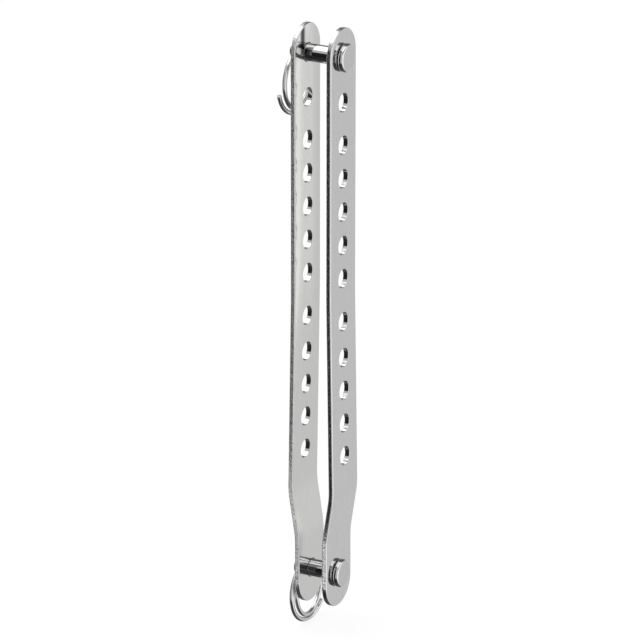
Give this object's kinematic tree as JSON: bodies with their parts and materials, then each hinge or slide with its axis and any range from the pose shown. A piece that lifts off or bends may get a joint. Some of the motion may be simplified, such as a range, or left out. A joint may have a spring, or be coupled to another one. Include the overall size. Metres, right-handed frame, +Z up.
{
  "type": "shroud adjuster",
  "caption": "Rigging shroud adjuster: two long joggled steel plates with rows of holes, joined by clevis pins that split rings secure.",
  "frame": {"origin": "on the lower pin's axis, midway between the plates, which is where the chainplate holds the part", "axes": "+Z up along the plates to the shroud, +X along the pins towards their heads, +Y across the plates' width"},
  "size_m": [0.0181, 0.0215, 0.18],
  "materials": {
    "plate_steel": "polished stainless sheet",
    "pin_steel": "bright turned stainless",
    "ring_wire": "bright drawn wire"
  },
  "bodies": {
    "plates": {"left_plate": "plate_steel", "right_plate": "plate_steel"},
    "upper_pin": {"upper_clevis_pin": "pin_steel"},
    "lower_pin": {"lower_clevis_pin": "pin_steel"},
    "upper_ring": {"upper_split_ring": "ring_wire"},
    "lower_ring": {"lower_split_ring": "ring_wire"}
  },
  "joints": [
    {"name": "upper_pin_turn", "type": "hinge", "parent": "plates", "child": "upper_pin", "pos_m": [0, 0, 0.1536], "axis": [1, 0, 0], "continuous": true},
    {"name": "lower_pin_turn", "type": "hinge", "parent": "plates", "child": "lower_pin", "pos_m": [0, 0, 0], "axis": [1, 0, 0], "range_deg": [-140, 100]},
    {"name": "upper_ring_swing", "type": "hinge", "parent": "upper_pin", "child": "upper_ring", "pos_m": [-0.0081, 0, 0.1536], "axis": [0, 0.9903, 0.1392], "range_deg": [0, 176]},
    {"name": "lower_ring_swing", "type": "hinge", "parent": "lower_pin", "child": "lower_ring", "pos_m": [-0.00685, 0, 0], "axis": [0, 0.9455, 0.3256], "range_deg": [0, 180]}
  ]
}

#####

■ Given problem
Copy all the lines, exactly.

■ In response
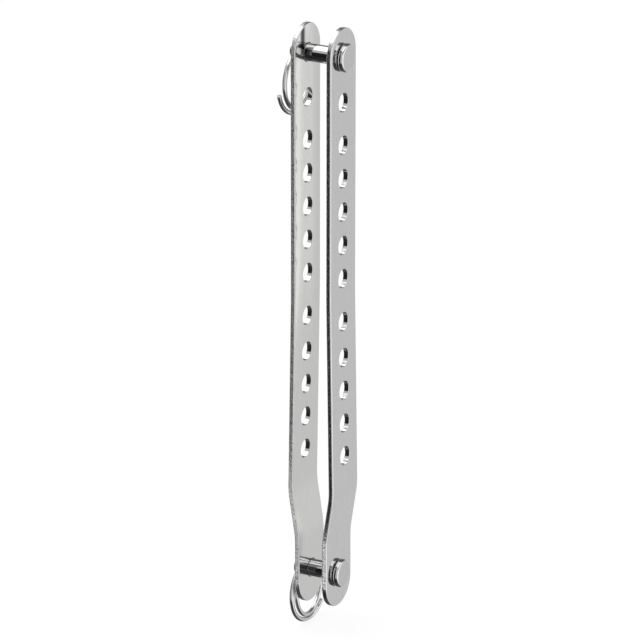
Give this object's kinematic tree as JSON: bodies with their parts and materials, then each hinge or slide with its axis and any range from the pose shown. A piece that lifts off or bends may get a joint. Some of the motion may be simplified, such as a range, or left out. A joint may have a spring, or be coupled to another one. Include the overall size. Metres, right-handed frame, +Z up.
{
  "type": "shroud adjuster",
  "caption": "Rigging shroud adjuster: two long joggled steel plates with rows of holes, joined by clevis pins that split rings secure.",
  "frame": {"origin": "on the lower pin's axis, midway between the plates, which is where the chainplate holds the part", "axes": "+Z up along the plates to the shroud, +X along the pins towards their heads, +Y across the plates' width"},
  "size_m": [0.0181, 0.0215, 0.18],
  "materials": {
    "plate_steel": "polished stainless sheet",
    "pin_steel": "bright turned stainless",
    "ring_wire": "bright drawn wire"
  },
  "bodies": {
    "plates": {"left_plate": "plate_steel", "right_plate": "plate_steel"},
    "upper_pin": {"upper_clevis_pin": "pin_steel"},
    "lower_pin": {"lower_clevis_pin": "pin_steel"},
    "upper_ring": {"upper_split_ring": "ring_wire"},
    "lower_ring": {"lower_split_ring": "ring_wire"}
  },
  "joints": [
    {"name": "upper_pin_turn", "type": "hinge", "parent": "plates", "child": "upper_pin", "pos_m": [0, 0, 0.1536], "axis": [1, 0, 0], "continuous": true},
    {"name": "lower_pin_turn", "type": "hinge", "parent": "plates", "child": "lower_pin", "pos_m": [0, 0, 0], "axis": [1, 0, 0], "range_deg": [-140, 100]},
    {"name": "upper_ring_swing", "type": "hinge", "parent": "upper_pin", "child": "upper_ring", "pos_m": [-0.0081, 0, 0.1536], "axis": [0, 0.9903, 0.1392], "range_deg": [0, 176]},
    {"name": "lower_ring_swing", "type": "hinge", "parent": "lower_pin", "child": "lower_ring", "pos_m": [-0.00685, 0, 0], "axis": [0, 0.9455, 0.3256], "range_deg": [0, 180]}
  ]
}